- _Work instructions_
The lines below are to be quoted exactly, from the first through the one that contains "return (BAND_CLOTH +".

- _Source excerpt_
####

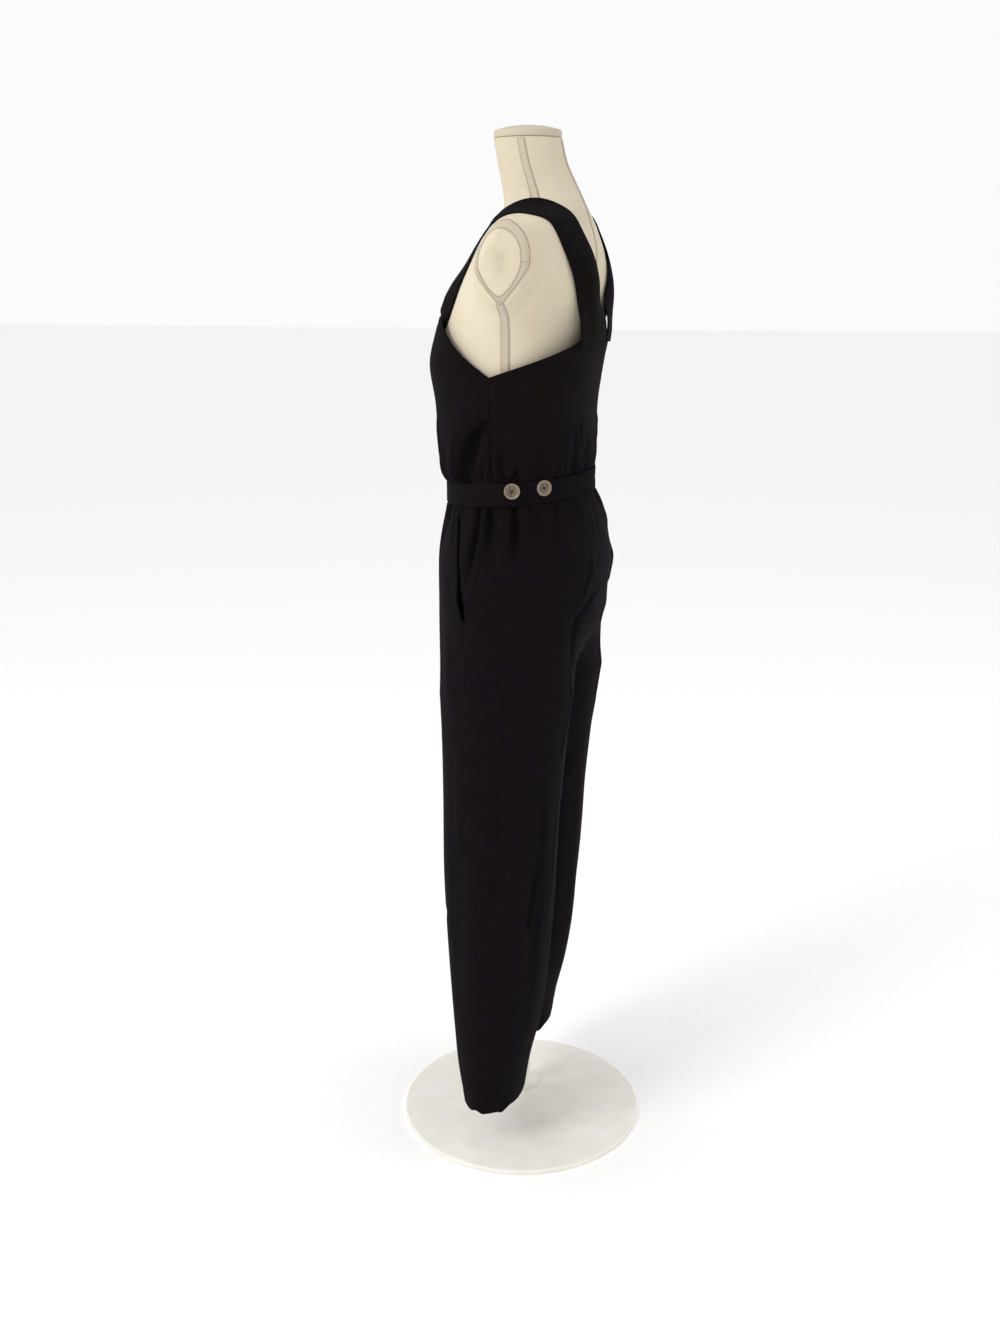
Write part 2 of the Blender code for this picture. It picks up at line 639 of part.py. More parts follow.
def tab_lift(angle):
    """The front band rises over the back band behind each side seam."""
    behind = -angle if angle < 90 else angle - 180
    return (BAND_CLOTH + 2 * SEAM_GAP) * smooth_step(behind, -4, 4)


def tab_half_width(angle):
    """The tab's end is rounded off to a blunt point."""
    half = BAND_WIDTH / 2 - SEAM_GAP
    behind = -angle if angle < 90 else angle - 180
    left = max(-TAB_END - behind, 0)
    return half if left > 5 else half * (0.45 + 0.55 * math.sqrt(1 - (1 - left / 5) ** 2))


def waistband():
    front = [TAB_END, -17.8, -16.8, -15.5, -13.5, -11, -8, -4, 0, 5]
    front += list(range(13, 90, 9)) + [90]
    front += [180 - angle for angle in reversed(front[:-1])]
    band("waistband_front", front, tab_lift, tab_half_width)
    back = list(np.linspace(-180 - BACK_BAND_START, BACK_BAND_START, 33))
    band("waistband_back", back, lambda angle: 0.0, lambda angle: BAND_WIDTH / 2 - SEAM_GAP)


# ---------------------------------------------------------------- trousers
def mouth_side(height):
    """Where the pocket mouth lies round the quarter, and below it the column that carries on."""
    down = min(max((MOUTH_TOP - height) / (MOUTH_TOP - MOUTH_FOOT), 0.0), 1.0)
    return MOUTH_TOP_SIDE + (MOUTH_FOOT_SIDE - MOUTH_TOP_SIDE) * down


def front_columns(height):
    """Places round the front quarter, with two columns that edge the pocket mouth."""
    mouth = mouth_side(height)
    down = min(max((MOUTH_TOP - height) / (MOUTH_TOP - MOUTH_FOOT), 0), 1)
    gape = MOUTH_LEAST + (MOUTH_GAPE - MOUTH_LEAST) * math.sin(math.pi * down**1.6)
    before = [mouth * share for share in (0, 0.3, 0.65)]
    after = [mouth + gape + (1 - mouth - gape) * share for share in np.linspace(0, 1, 10)]
    return [*before, mouth, *after]


def back_columns(height):
    return list(np.linspace(0, 1, 12))


def trouser_rows(lift):
    above = [-0.0181, MOUTH_TOP, -0.047, -0.070, -0.097, -0.127, -0.156, MOUTH_FOOT, -0.214]
    above += [-0.246, BAG_FOOT, -0.290, CROTCH]
    below = [-0.325, -0.370, -0.450, -0.550, -0.660, -0.770, -0.860, -0.930, HEM]
    scale = (CROTCH - HEM - lift) / (CROTCH - HEM)
    return above + [CROTCH + (height - CROTCH) * scale for height in below]


def trouser_grid(front, lift):
    """The outer points of a quarter of the trousers, and the normals there, in rows from the waist down."""
    columns = front_columns if front else back_columns
    points, normals = [], []
    for height in trouser_rows(lift):
        point_row, normal_row = [], []
        for side in columns(height):
            side = min(max(side, SIDE_SEAM), 1 - SIDE_SEAM)
            normal = surface_normal(lambda u, v: trouser_point(u, v, front, lift), side, height)
            point_row.append(trouser_point(side, height, front, lift))
            normal_row.append(-normal if front else normal)
        points.append(point_row)
        normals.append(normal_row)
    return points, normals


def moved_in(points, normals, depth, flip):
    """The grid moved inwards, clear of the middle plane, and mirrored for the right leg."""
    moved = [[p - n * depth for p, n in zip(*rows)] for rows in zip(points, normals)]
    for row in moved:
        for point in row:
            point.x = max(point.x, SEAM_GAP / 2)
    return [[mirrored(p) for p in row] for row in moved] if flip else moved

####

- _Expected output_
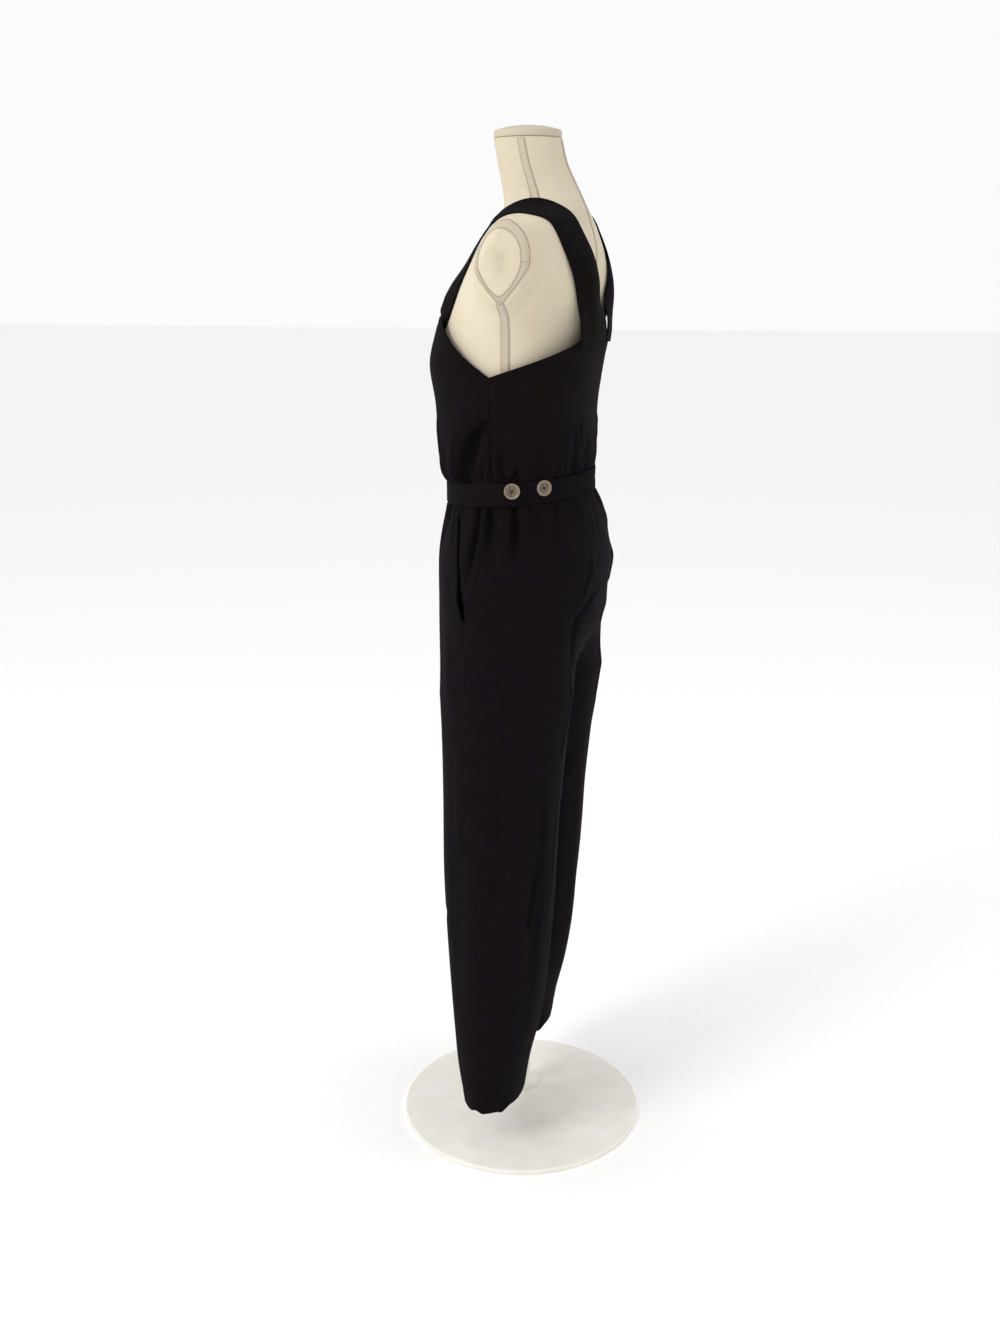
Write part 2 of the Blender code for this picture. It picks up at line 639 of part.py. More parts follow.
def tab_lift(angle):
    """The front band rises over the back band behind each side seam."""
    behind = -angle if angle < 90 else angle - 180
    return (BAND_CLOTH + 2 * SEAM_GAP) * smooth_step(behind, -4, 4)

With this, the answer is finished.